Предшественником «Короля Лира» Козинцева была постановка трагедии в Государственном Еврейском театре в 1935 году, где Лира играл его друг Соломон Михоэлс. В основе его интерпретации этой роли лежало представление о сходстве между Лиром и Толстым. Лир оставил свое королевство так же, как Толстой покинул свой дом, писал Михоэлс. Его трагический «Король Лир» был очень популярен; интерпретируя давнюю уже смерть Толстого, спектакль оказался пророческим в отношении будущей судьбы самого Михоэлса. Его убийство по приказу Сталина в 1948 году ознаменовало конец государственной поддержки еврейской культуры в СССР. За ним последовали аресты многих еврейских деятелей культуры и активистов; вскоре начали распространяться слухи о депортации евреев в лагеря на китайской границе. Когда власти объявили о «внезапной смерти» Михоэлса, Козинцев гостил в Москве у Эренбурга, который тоже был членом Еврейского антифашистского комитета. Оба, Эренбург и Козинцев, «были подавлены, но… сидели спокойно»; Валентина, жена Козинцева, в возмущении бегала по комнате. Эренбург пошутил: «Нет более ортодоксальных евреев, чем русские жены»[313].
На фотографиях Михоэлс в роли Лира очень похож на Лира у Козинцева. Обоих, Михоэлса и Козинцева, притягивал «уход» Толстого, и Михоэлс когда-то тоже работал над фильмом об этом событии. Теперь Козинцев бросил свой фильм о смерти Толстого, чтобы снять «Короля Лира», – поменял одного героя на другого, которых считал сходными третий герой, не названный в фильме. Еще одно порождение работы горя, фильм Козинцева стал памятником Михоэлсу, который считал свою постановку памятником Толстому.
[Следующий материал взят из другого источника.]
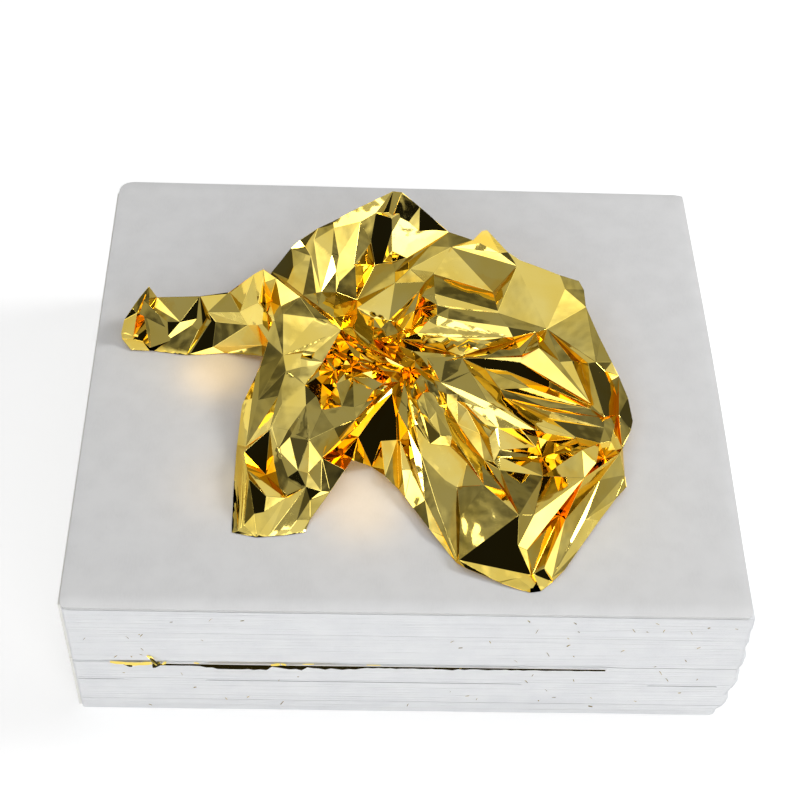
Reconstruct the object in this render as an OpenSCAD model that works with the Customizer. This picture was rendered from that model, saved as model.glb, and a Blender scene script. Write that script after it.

«Лир» продолжает основные темы козинцевского «Гамлета»: непристойность власти, поиск истины в человеческих отношениях, похороны главного героя. В финале «Лира» хоронят сразу двоих: тела короля и его дочери медленно и торжественно проносят мимо военных караулов. Так Козинцев воплотил свой запасной план концовки «Гамлета», в котором героя хоронили бы вместе с его неоплаканным отцом. Медленное действие фильма передает идею духовного возрождения Лира после его отречения от власти. Постепенно центр внимания перемещается на катастрофическую историю, в которой распад государства сопровождается вырождением народа. «Цепь порвалась, не могла не порваться, потому что порядок уже мертвый, мнимый – под ним распад, и все катится, валится, перемешивается… Пространство и люди едины в этой сутолоке»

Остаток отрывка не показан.